Tra il 1535 e il 1551 vari sacerdoti si legarono a lui nel vincolo della direzione spirituale, creando una sorta di fraternità spirituale e teologica. “Ai sacerdoti ricordava che «nella messa ci poniamo sull’altare nella persona di Cristo a fare l’ufficio dello stesso Rendentore» (Lettera 157), … agire in persona Christi comporta l’incarnare, con umiltà, l’amore paterno e materno di Dio. Tutto ciò richiede alcune condizioni di vita, come il frequentare la Parola e l’Eucaristia, l’avere spirito di povertà, l’andare sul pulpito «con misurazione», cioè, essendosi preparati con lo studio e con la preghiera, e l’amare la Chiesa, perché è la sposa di Gesù Cristo” (dalla Lettera Apostolica di Benedetto XVI, per la proclamazione a Dottore della Chiesa). Questa fraternità attirò subito l’attenzione di sant’Ignazio di Loyola, il quale confidava di veder fondersi questa realtà con la sua Compagnia: cosa che non avvenne, ma che non intaccò mai l’amicizia tra i due, tanto che Giovanni d’Avila spesso mandava i migliori proprio nella Compagnia di Gesù.

Non mancò di incoraggiare a voce e per iscritto santa Teresa d’Avila, la quale si sottomise a lui per il giudizio sul manoscritto dell’Autobiografia.

Morte

Muore il 10 maggio 1569 a Montilla (Cordova) e viene sepolto nella chiesa dei Gesuiti, oggi san Francesco. Seppur la causa di beatificazione fu avviata nel 1623, solo il 6 aprile 1864 viene beatificato. Nel 1946 Pio XII lo dichiarò Apostolo dell’Andalusia e principale patrono del clero secolare di Spagna.
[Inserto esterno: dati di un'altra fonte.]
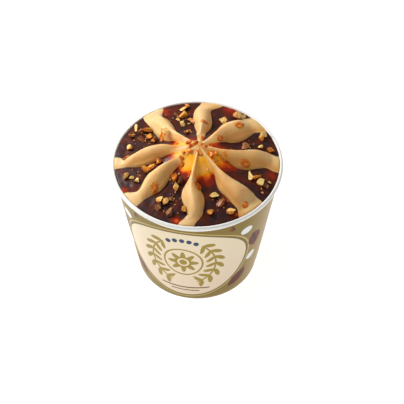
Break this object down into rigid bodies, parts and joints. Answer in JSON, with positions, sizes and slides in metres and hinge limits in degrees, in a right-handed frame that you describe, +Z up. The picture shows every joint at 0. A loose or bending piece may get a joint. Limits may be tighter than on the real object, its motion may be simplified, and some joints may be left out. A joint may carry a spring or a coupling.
{
  "type": "gelato cup",
  "caption": "Printed paper cup of coffee gelato piped in curved folds that meet in a peak, with dark sauce and chopped hazelnuts in the furrows between them.",
  "frame": {"origin": "middle of the ring that the cup stands on", "axes": "+Z up along the cup's axis; -Y is the front of the cup's print"},
  "size_m": [0.081, 0.081, 0.0781],
  "materials": {
    "printed_paper": "coated board printed in olive gold and cream, satin; the rolled rim is plain white",
    "white_paper": "plain white coated paper, matt",
    "coffee_gelato": "smooth frozen cream, coffee coloured, soft sheen",
    "dark_sauce": "thick dark coffee sauce, amber where it is thin, soft gloss"
  },
  "bodies": {
    "root": {"cup_wall": "printed_paper", "cup_base": "white_paper", "gelato": "coffee_gelato", "sauce_1": "dark_sauce", "sauce_2": "dark_sauce", "sauce_3": "dark_sauce", "sauce_4": "dark_sauce", "sauce_5": "dark_sauce", "sauce_6": "dark_sauce", "sauce_7": "dark_sauce", "sauce_8": "dark_sauce"}
  },
  "joints": []
}
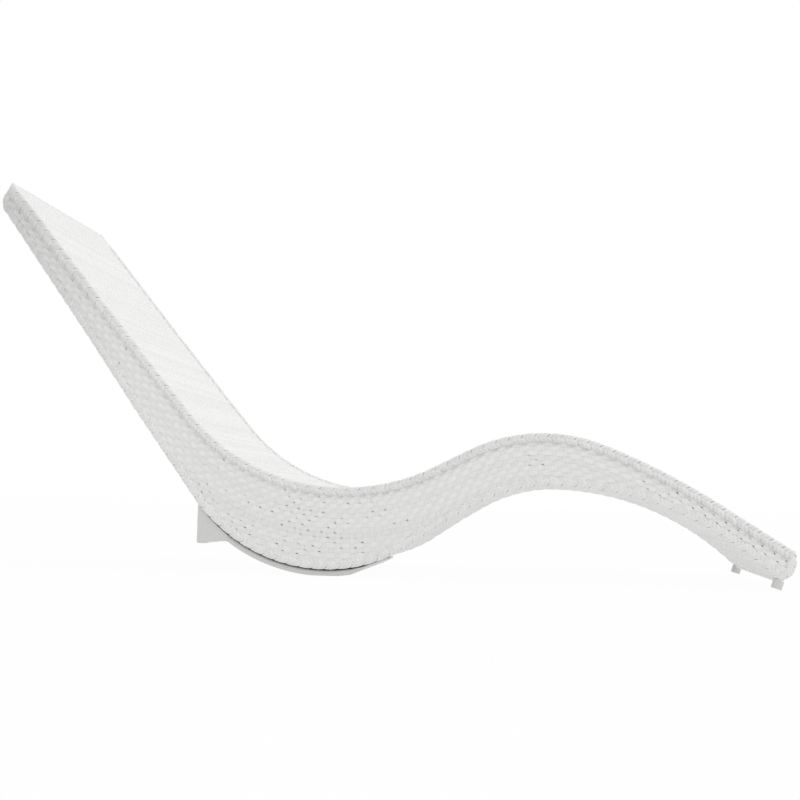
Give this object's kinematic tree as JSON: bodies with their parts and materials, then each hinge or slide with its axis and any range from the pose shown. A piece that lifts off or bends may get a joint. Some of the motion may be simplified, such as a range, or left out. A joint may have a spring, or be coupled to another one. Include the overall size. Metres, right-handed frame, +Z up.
{
  "type": "relaxation lounger",
  "caption": "Wave-shaped woven relaxation lounger with a raised backrest, a rocker base under the seat and stub feet at the leg end.",
  "frame": {"origin": "on the floor, under the middle of the lounger's length and width", "axes": "+X from the head end to the foot end, +Z up, the user's left side is +Y when lying on the back"},
  "size_m": [1.9008, 0.65, 0.9256],
  "materials": {
    "aluminium_tube": "satin",
    "fastener_steel": "brushed",
    "white_cane": "matte",
    "white_braid": "matte",
    "white_base": "satin",
    "white_glide": "satin"
  },
  "bodies": {
    "root": {"upper_rail_right": "aluminium_tube", "upper_rail_left": "aluminium_tube", "lower_rail_right": "aluminium_tube", "lower_rail_left": "aluminium_tube", "head_end_tubes": "aluminium_tube", "foot_end_tubes": "aluminium_tube", "seat_cross_tubes": "aluminium_tube", "belly_cross_tubes": "aluminium_tube", "side_uprights_right": "aluminium_tube", "side_uprights_left": "aluminium_tube", "base_bars": "aluminium_tube", "weld_nuts": "fastener_steel", "seat_weave": "white_cane", "underside_weave": "white_cane", "side_weave_right": "white_cane", "side_weave_left": "white_cane", "head_end_weave": "white_cane", "foot_end_weave": "white_cane", "upper_braid_right": "white_braid", "upper_braid_left": "white_braid", "lower_braid_right": "white_braid", "lower_braid_left": "white_braid", "base_shell": "white_base", "base_spacers": "fastener_steel", "base_washers": "fastener_steel", "base_bolts": "fastener_steel", "foot_stub_right": "aluminium_tube", "foot_stub_left": "aluminium_tube", "foot_glide_right": "white_glide", "foot_glide_left": "white_glide"}
  },
  "joints": []
}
Il 31 maggio 1970 Paolo VI lo ha proclamato Santo e il 7 ottobre 2012 Benedetto XVI lo ha proclamato Dottore della Chiesa: “L’insegnamento di Giovanni d’Ávila si evidenzia per la sua eccellenza e precisione e per la sua estensione e profondità, frutto di uno studio metodico, di contemplazione e per mezzo di una profonda esperienza delle realtà soprannaturali…” (dalla Lettera Apostolica).